A research paper from Batteries Council International (BCI) and the International Lead Association (ILA) claims the environmental impact of manufacturing a lead battery is four times less than manufacturing a similar lithium-iron phosphate (LFP) battery.
Others claim it is hard to compare different chemistries.
The paper said lead batteries were shown to have a lower global warming potential (GWP) impact than LFP batteries. It noted GWP is the most used metric for quantifying the ability of each greenhouse gas to trap heat in the atmosphere.
Lead battery design with common basic chemistry and minimal components contributes to a recycling rate generally regarded at around 99%.
“In contrast, today’s LFP batteries only use primary materials, including lithium carbonate and phosphorus, as well as electronics that use precious metals (which are recovered). There are challenges in recycling lithium battery waste, a process that is in its infancy,” the study stated.
The research claimed lithium-ion batteries have an estimated 15% collection rate and a 5% recycling rate. Only the passive components, electronics and the battery case are recycled, it said, while the cell itself is incinerated. “Also, though lithium batteries share several common features, there is wide variation in the active materials and componentry, which makes them more difficult to recycle.”
Farid Ahmed, VP Global Strategy & Business Development at Ace Green Recycling, told BEST: “For most recycling processes, no net value is derived from any of these three components (lithium, iron and phosphate, ed.), primarily because they cannot recover lithium, whilst the iron phosphate is a very low-value product.”
The Ace Green process can recover valuable lithium products from LFP, he said, and it is doing this at its facility in India. “Nevertheless, it currently remains the case that LFP recycling is only viable when the scrap generator pays a fee for their end-of-life LFP material to be reprocessed and recycled.
“But the recovery of lithium through use of the Ace technology does provide a significant offset to these costs, assisted by the fact that our technology is chemistry agnostic, in that it can simultaneously process different lithium-ion chemistries.”

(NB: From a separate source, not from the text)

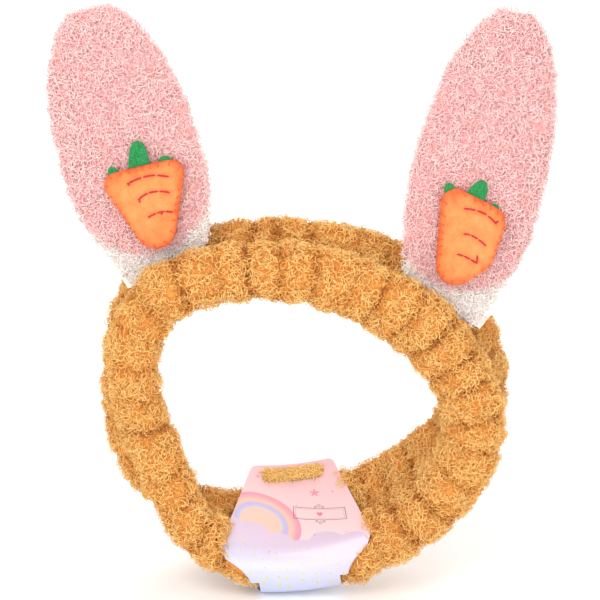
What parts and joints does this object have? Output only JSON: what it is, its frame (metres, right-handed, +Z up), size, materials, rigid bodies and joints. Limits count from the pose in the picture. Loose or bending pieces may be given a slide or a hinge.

Dr Nawshad Haque, Principal Scientist at CSIRO Energy in Australia, presented a paper at the recent 8th International Secondary Lead & Battery Recycling Conference, Recycle100. He compared recycling technologies for end-of-life lithium-ion and lead-acid batteries.
He said it is hard to compare two battery systems, and energy source is dynamic.
There is a lot of uncertainty about the carbon footprint of both primary production of lead-acid and lithium batteries and their recycling, he added. He called on the battery community to support and investigate these areas of research.
Flowsheeting, techno-economic and life cycle assessment (LCA) are major tools and methodologies in evaluating sustainability, he said.
John Passalacqua, CEO of Canadian mineral development company First Phosphate, told BEST much of the comparison depends on the manufacturing processes used to produce either battery type and whether produced in China or outside of China, and applicable environmental frameworks.
“It’s hard to blanket cover the various battery types without analysing the various methods used to make them, the various components and input materials and their processing methods.”
First Phosphate’s business is extracting and purifying phosphate for the production of cathode active material for LFP batteries.
BCI and the ILA commissioned the study, Comparative LCA of Lead and LFP Batteries for Automotive Applications to better understand the environmental impact of 12 V lead-based battery production. The study was conducted by Sphera Solutions, according to ISO 14040/44, the international standards on lifecycle assessment.